Jedoch ist das Leben außerhalb der Kapsel immer hörbar und präsent, der Schrankbewohner ist allein und trotzdem mit allen zusammen. Unschlagbar, wenn die Mitwohnenden nach zu langer Zeit des Aufeinanderhockens in ein feines Hintergrundgeräusch verwandelt werden sollen.
10. Sarah Lucas "Selfportrait with Fried Eggs", 1996
Ein berüchtigter Young British Artist sein, das klingt nach einem rebellischen Lebensziel. Das klingt nach Sex, Zigaretten und Spiegeleiern. Zumindest bei Sarah Lucas. Mit ihren provokanten Skulpturen, Installationen und Fotos stellt sie demonstrativ Geschlechterrollen und patriarchale Strukturen in Frage. In ihrer Serie von Selbstporträts sitzt sie oft macho-haft breitbeinig und grob beschuht auf Stühlen, auf der Toilette, auf einer Treppe. Sie isst eine Banane, raucht – und balanciert zwei Spiegeleier auf ihren Brüsten.

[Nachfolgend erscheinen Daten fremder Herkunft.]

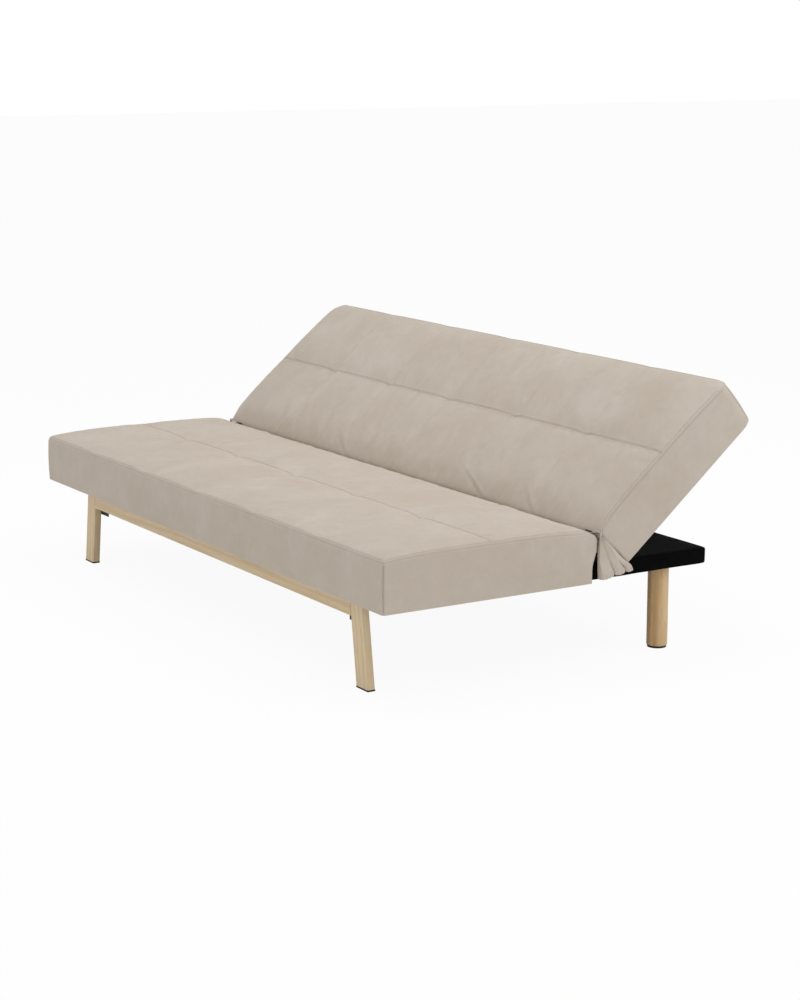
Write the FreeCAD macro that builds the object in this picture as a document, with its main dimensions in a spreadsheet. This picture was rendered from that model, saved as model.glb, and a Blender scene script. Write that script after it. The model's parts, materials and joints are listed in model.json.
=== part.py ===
import FreeCAD, Part
import math
import os

import Sketcher

Vector = FreeCAD.Vector
Rotation = FreeCAD.Rotation

# Click clack sofa bed: a seat slab and a backrest slab that meet at two ratchet hinges.
# X runs along the sofa, -Y is the front, Z is up and the floor is Z = 0.
# Left is -X and right is +X, as seen by someone who faces the sofa.
# Each slab is drawn in its own frame: the origin is on the hinge axis, Y runs away from
# the hinge and Z is up when the slab lies flat. The seat's frame is turned to the front
# and the backrest's is raised by the rest angle.

# Driving dimensions, in millimetres and degrees
SIZES = {
    "sofa_length": 1800,
    "seat_height": 327,
    "slab_thickness": 115,
    "seat_depth": 575,
    "back_height": 495,
    "rest_angle": 40,
    "fold_travel": 80,
    "hinge_gap": 6,
    "pivot_depth": 14,
    "crease_round": 18,
    "crown": 26,
    "end_crown": 4,
    "row_dip": 6,
    "column_dip": 4,
    "panel_columns": 6,
    "edge_round": 4,
    "wall_bulge": 2,
    "cover_skin": 3,
    "foam_gap": 0.3,
    "side_foam": 50,
    "end_foam": 40,
    "cover_lip": 2,
    "bar_width": 22,
    "bar_height": 40,
    "bar_chamfer": 2,
    "spring_wire": 4,
    "spring_count": 5,
    "spring_run": 30,
    "spring_turn": 12,
    "strap_count": 5,
    "strap_width": 60,
    "strap_thickness": 2,
    "dust_cloth": 1,
    "frame_recess": 28,
    "base_height": 39,
    "base_inset": 65,
    "base_behind": 365,
    "base_ahead": 230,
    "base_round": 5,
    "base_skin": 2,
    "bumper_height": 3,
    "bumper_radius": 12,
    "bumper_inset": 385,
    "bumper_behind": 300,
    "nest_clearance": 3.5,
    "leg_diameter": 50,
    "leg_inset": 45,
    "leg_setback": 108,
    "leg_chamfer": 1.5,
    "block_width": 90,
    "stud_radius": 4,
    "stud_in_leg": 40,
    "stud_in_block": 26,
    "glide_height": 5,
    "glide_radius": 23,
    "foot_inset": 138,
    "leg_splay": 30,
    "frame_drop": 2,
    "frame_setback": 44,
    "tube_width": 50,
    "tube_depth": 20,
    "tube_wall": 2,
    "tube_round": 2.5,
    "cap_height": 4,
    "cap_plug": 16,
    "bracket_width": 50,
    "bracket_overlap": 18,
    "bracket_below": 19,
    "bracket_plate": 3,
    "bolt_radius": 3,
    "bolt_head": 5,
    "bolt_head_height": 3,
    "bolt_length": 12,
    "bolt_edge": 12,
    "screw_radius": 2.5,
    "screw_head": 5,
    "screw_head_height": 2.5,
    "screw_length": 18,
    "hole_clearance": 0.05,
    "plate": 3,
    "layer_gap": 1.5,
    "eye_radius": 10,
    "pin_radius": 4,
    "pin_head": 6.5,
    "pin_head_height": 5,
    "nut_width": 15,
    "nut_height": 6.5,
    "plate_reach": 120,
    "plate_edge": 4,
    "screw_near": 75,
    "screw_far": 105,
    "sector_radius": 40,
    "sector_margin": 6,
    "notch_radius": 3,
    "click_count": 7,
    "pawl_dip": 80,
    "pawl_length": 28,
    "pawl_ride": 6,
    "pawl_nose": 2.5,
    "pawl_hook": 0.7,
    "pawl_eye": 6,
    "pawl_pin": 2.5,
    "coil_wire": 0.6,
    "coil_turns": 2,
    "notch_half": 15,
    "notch_near": 24,
    "notch_far": 48,
    "flap_width": 96,
    "flap_top_width": 16,
    "flap_thickness": 2.4,
    "flap_fold": 6,
    "flap_folds": 4,
    "flap_lift": 2,
    "flap_length": 122,
}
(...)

Mit harmlosen Lebensmitteln weist die britische Künstlerin ungerührt auf sexuell konnotierte Körperteile hin. Sie stellt die Idee der Künstlerin oder des Künstlers in Frage und wendet sich durch männlich verstandene Haltung, Mimik und ungewöhnlich eingesetzte Requisiten klar gegen die Rolle der Frau als Muse und Verführerin. In "Got a Salmon" trägt sie stoisch einen Lachs über der Schulter. Requisiten findet man idealerweise zu Hause im Kühlschrank, Attitüde trainiere man während der Quarantäne.
11. Guy Ben Ner "Moby Dick", 2000
Guy Ben-Ner hat mit dem Video "Moby Dick" gezeigt, dass man den Klassiker der Weltliteratur in der eigenen kleinen Küche fesselnd nachstellen kann. Man braucht nur ein Seil und ein paar herumliegende Utensilien. Der israelische Künstler hatte auch noch Unterstützung von seiner 6-jährigen Tochter. Dazu: Slapstick und ein paar einfache Filmtricks, und das Größte (Tier, Buch der Weltliteratur, Abenteuer) passt ins Kleinste.